- **Short task**
The material below contains a line with "for item in" and a line with "obj.matrix_world = Matrix.Identity(4)". Copy exactly those two lines and all lines between them.

- **Source excerpt**
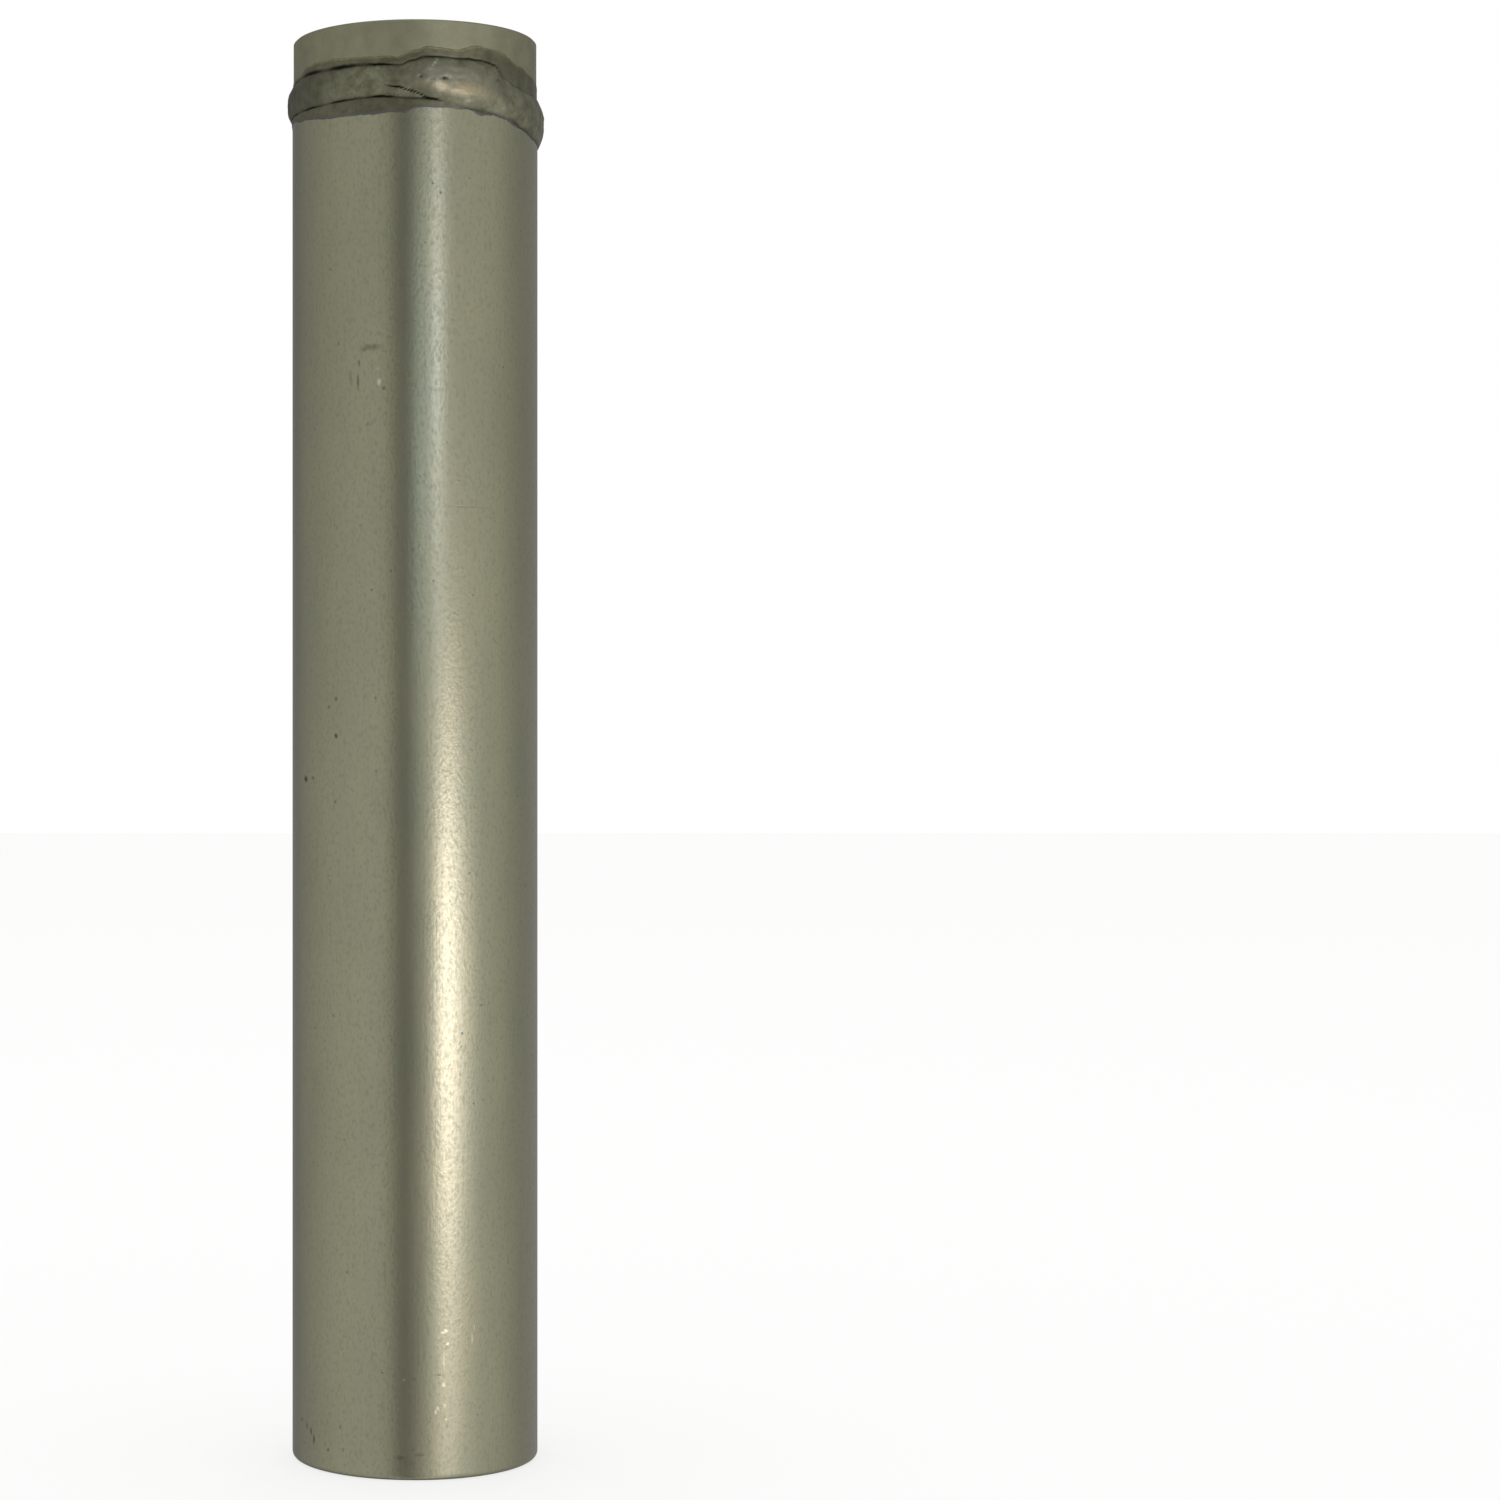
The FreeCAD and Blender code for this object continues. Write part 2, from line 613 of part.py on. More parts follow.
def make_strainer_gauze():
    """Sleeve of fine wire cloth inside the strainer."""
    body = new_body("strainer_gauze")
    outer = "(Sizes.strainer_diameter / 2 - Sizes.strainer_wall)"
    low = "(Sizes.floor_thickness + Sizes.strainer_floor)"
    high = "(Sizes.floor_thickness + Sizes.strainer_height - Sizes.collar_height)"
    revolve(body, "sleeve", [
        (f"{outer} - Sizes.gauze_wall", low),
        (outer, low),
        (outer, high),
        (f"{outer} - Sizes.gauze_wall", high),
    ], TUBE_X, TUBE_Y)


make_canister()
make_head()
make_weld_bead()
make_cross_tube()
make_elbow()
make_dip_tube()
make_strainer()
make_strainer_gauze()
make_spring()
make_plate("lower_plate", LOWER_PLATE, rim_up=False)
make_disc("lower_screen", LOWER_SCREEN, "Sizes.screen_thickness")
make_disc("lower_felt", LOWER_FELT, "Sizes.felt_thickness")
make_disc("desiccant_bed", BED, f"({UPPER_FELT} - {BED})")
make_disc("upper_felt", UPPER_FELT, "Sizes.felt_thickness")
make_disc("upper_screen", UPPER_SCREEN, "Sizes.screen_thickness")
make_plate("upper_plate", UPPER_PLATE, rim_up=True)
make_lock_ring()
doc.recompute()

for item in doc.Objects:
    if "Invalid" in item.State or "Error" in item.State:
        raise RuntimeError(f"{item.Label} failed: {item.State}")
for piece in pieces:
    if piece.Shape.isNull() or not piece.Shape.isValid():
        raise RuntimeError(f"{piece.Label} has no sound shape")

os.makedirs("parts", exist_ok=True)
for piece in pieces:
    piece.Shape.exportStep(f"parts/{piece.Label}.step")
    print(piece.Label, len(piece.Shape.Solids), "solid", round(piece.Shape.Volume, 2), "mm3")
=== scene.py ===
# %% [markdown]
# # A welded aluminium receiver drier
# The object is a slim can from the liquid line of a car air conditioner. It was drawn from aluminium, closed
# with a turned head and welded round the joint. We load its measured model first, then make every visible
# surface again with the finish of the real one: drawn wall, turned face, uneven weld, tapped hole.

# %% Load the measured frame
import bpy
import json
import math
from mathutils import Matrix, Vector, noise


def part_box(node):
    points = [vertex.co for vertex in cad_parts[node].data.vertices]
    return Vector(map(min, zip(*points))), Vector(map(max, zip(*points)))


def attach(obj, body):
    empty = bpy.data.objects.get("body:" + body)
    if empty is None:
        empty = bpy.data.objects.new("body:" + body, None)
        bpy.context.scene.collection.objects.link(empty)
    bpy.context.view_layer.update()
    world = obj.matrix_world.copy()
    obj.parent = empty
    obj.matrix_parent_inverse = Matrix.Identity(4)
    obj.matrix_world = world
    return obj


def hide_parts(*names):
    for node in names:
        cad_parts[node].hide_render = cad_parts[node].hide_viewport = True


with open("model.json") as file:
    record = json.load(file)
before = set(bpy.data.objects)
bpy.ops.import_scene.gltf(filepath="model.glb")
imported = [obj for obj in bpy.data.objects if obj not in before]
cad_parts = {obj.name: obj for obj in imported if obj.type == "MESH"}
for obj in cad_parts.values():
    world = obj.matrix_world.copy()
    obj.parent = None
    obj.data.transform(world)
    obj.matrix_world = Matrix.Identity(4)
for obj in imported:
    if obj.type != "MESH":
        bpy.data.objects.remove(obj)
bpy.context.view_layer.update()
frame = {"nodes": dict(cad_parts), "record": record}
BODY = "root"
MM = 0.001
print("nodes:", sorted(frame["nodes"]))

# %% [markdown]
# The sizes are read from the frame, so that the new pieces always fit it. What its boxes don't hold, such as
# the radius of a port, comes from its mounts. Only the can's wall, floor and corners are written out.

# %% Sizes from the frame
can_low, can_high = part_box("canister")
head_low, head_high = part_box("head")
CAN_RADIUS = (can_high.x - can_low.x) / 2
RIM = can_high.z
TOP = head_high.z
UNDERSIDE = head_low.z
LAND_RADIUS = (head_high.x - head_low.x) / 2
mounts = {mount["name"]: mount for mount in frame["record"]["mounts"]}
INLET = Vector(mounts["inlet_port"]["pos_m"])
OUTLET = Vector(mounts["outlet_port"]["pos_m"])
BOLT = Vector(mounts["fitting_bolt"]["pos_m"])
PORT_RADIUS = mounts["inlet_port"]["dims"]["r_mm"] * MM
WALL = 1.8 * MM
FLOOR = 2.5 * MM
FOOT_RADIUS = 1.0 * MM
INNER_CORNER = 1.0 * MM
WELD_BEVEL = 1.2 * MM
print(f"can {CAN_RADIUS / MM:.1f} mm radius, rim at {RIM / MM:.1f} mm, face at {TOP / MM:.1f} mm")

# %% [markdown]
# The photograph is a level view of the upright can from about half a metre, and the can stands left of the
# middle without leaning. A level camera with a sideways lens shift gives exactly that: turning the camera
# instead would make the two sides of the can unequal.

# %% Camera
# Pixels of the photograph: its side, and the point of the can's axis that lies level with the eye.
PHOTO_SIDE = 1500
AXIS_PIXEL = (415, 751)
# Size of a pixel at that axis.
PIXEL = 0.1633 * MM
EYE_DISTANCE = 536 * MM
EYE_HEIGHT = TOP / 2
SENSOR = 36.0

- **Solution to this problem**
for item in doc.Objects:
    if "Invalid" in item.State or "Error" in item.State:
        raise RuntimeError(f"{item.Label} failed: {item.State}")
for piece in pieces:
    if piece.Shape.isNull() or not piece.Shape.isValid():
        raise RuntimeError(f"{piece.Label} has no sound shape")

os.makedirs("parts", exist_ok=True)
for piece in pieces:
    piece.Shape.exportStep(f"parts/{piece.Label}.step")
    print(piece.Label, len(piece.Shape.Solids), "solid", round(piece.Shape.Volume, 2), "mm3")
=== scene.py ===
# %% [markdown]
# # A welded aluminium receiver drier
# The object is a slim can from the liquid line of a car air conditioner. It was drawn from aluminium, closed
# with a turned head and welded round the joint. We load its measured model first, then make every visible
# surface again with the finish of the real one: drawn wall, turned face, uneven weld, tapped hole.

# %% Load the measured frame
import bpy
import json
import math
from mathutils import Matrix, Vector, noise


def part_box(node):
    points = [vertex.co for vertex in cad_parts[node].data.vertices]
    return Vector(map(min, zip(*points))), Vector(map(max, zip(*points)))


def attach(obj, body):
    empty = bpy.data.objects.get("body:" + body)
    if empty is None:
        empty = bpy.data.objects.new("body:" + body, None)
        bpy.context.scene.collection.objects.link(empty)
    bpy.context.view_layer.update()
    world = obj.matrix_world.copy()
    obj.parent = empty
    obj.matrix_parent_inverse = Matrix.Identity(4)
    obj.matrix_world = world
    return obj


def hide_parts(*names):
    for node in names:
        cad_parts[node].hide_render = cad_parts[node].hide_viewport = True


with open("model.json") as file:
    record = json.load(file)
before = set(bpy.data.objects)
bpy.ops.import_scene.gltf(filepath="model.glb")
imported = [obj for obj in bpy.data.objects if obj not in before]
cad_parts = {obj.name: obj for obj in imported if obj.type == "MESH"}
for obj in cad_parts.values():
    world = obj.matrix_world.copy()
    obj.parent = None
    obj.data.transform(world)
    obj.matrix_world = Matrix.Identity(4)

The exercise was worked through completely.